I was grounded for saying the name of a certain Richard Pryor album out loud. And it wasn't 'That African American Is Crazy.'


I also remember hiding under the kitchen table when I was six while my parents cried because Robert Kennedy had been shot. And as far as I know, they didn't have anything to do with it. Unless you believe 'Sympathy for The Devil'.


When I was young it was a given that racism was a way of life, good men get assassinated and every generation goes to war.

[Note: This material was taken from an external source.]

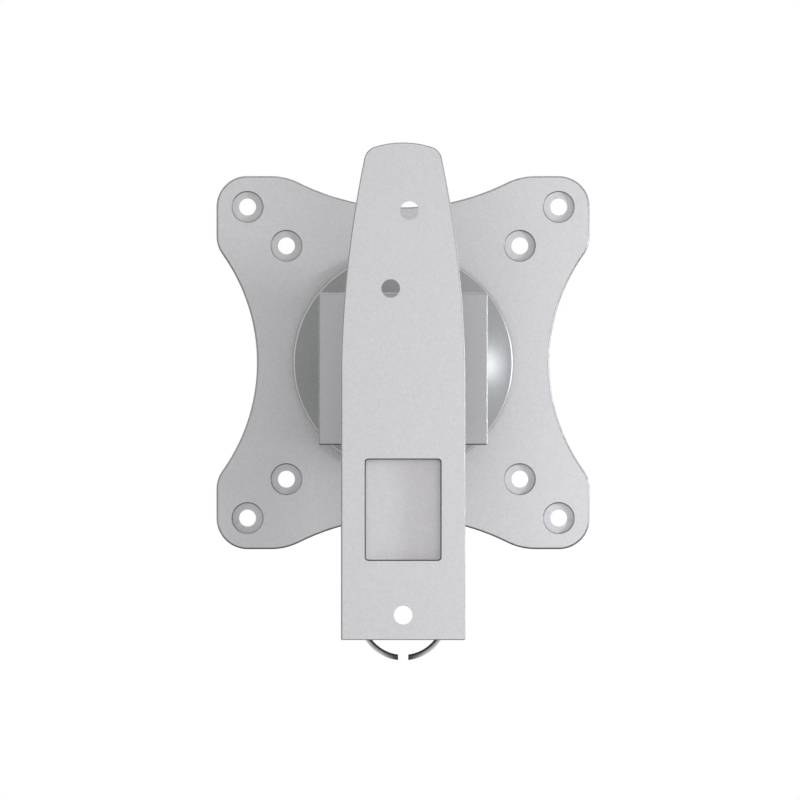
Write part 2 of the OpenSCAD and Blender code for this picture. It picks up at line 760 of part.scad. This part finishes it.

Or as my mom called it at the time, Canada.
She was always ready to smuggle me into Canada.
Growing up all through Viet Nam she'd say "When you're 18, you're going to Canada."
Even when the war was over, but Carter reinstated draft registration, it was "I don't care what you sign, you're going to Canada."
When Reagan invaded Grenada, "You're Going To Can-A-da."
(A pronounciation joke--no extra charge.)
Even during the first Gulf War, when I was 30 and there was no draft, she'd insist, "You're Going To Canada."
Finally, when I hit my forties she stopped saying she was going to send me to Canada. Then in 2004, right after Bush was re-elected, I called her up and said, "Mom, you'll never guess where I am..."
No, I did not run away to Canada so I could hide my head in the sand and ignore the problems we face here in America. I got satellite TV for that.


But I still have hope. It's almost 2010. The future. Surely things will be better now. Actually, I hear 2010 and all I can think is that we are so far from achieving warp drive the Vulcans are never going to notice us, there will be no federation of planets and we will all die at the hands of the Borg.
That's just a cold, hard fact people. Not like global warming.
It's 2010 and we have no jet packs, no ray guns, and no American-made fuckable robots. The future is here and we're not ready--as usual.
That's what we get for living in the present. The here and now.


"I'm living in the here and now...wait, it's already passed--no, wait...hasn't happened yet. Where was I? Oh yeah, here and now. Whoa-there it goes..."


The best we can do is dwell hopelessly on the past and live in fear of the future. Hence, religion. Merry Christmas, Happy New Year, and I Can See Sarah Palin From My House.